Can a Union once dissevered be reconstructed by the arrangement of all parties concerned in its formation? No! When it is once destroyed it is destroyed forever. Let those who believe it can be, first raise the dead, place the dimpling laugh of childhood upon the lip of age, gather up the petals of May flowers and bind them upon their native stems in primeval freshness amid the frosts of December, bring back the withered leaves of Autumn and breathe into them their early luxuriance, and then bring together again the scattered elements of a dissevered Union, when the generous spring-time of our Republic has passed away, and selfishness and ambition have come upon us with their premature frosts and “Winter of discontent.”

Shall we then surrender to turbulence, and faction, and rebellion, and give up the Union with all its elements of good, all its holy memories, all its hallowed associations, all its bloodbought history?

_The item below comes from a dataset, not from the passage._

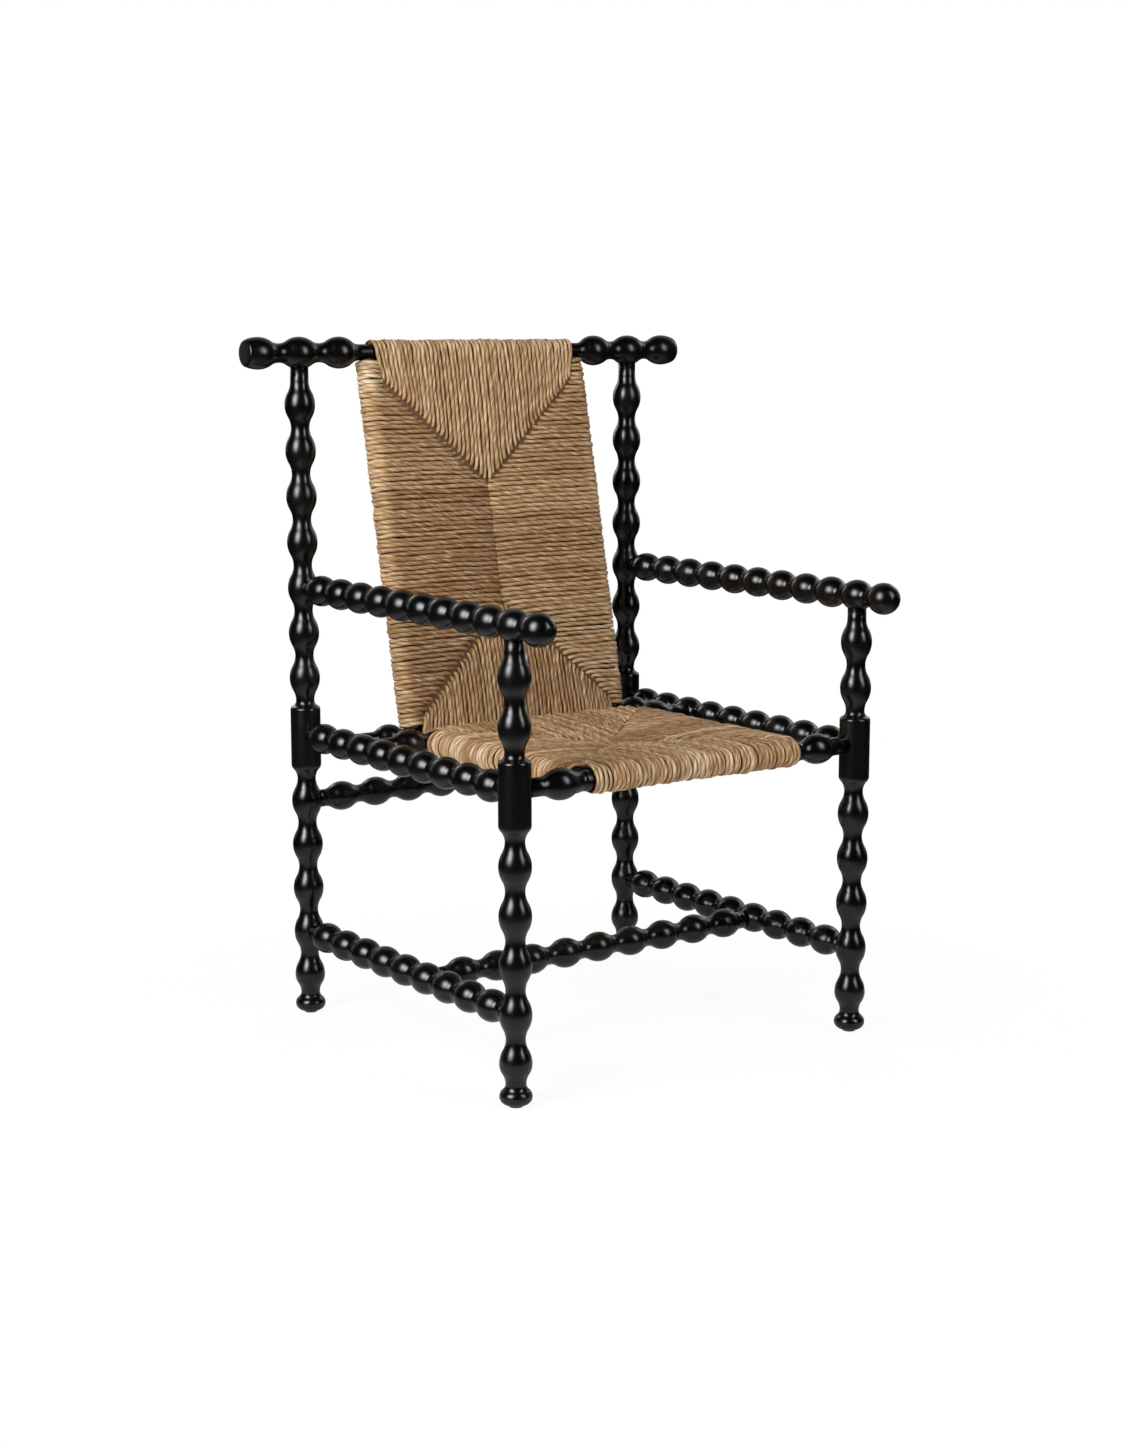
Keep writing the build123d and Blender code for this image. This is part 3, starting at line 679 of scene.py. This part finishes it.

No! let the eagle change his plume,
The leaf its hue, the flower its bloom.

But do not give up the Union. Preserve it to “flourish in immortal youth,” until it is dissolved amid the “wreck of matter and the crash of worlds.” Let the patriot and statesman stand by it to the last, whether assailed by foreign or domestic foes, and if he perishes in the conflict, let him fall like Rienzi, the last of the Tribunes, upon the same stand where he has preached liberty and equality to his countrymen.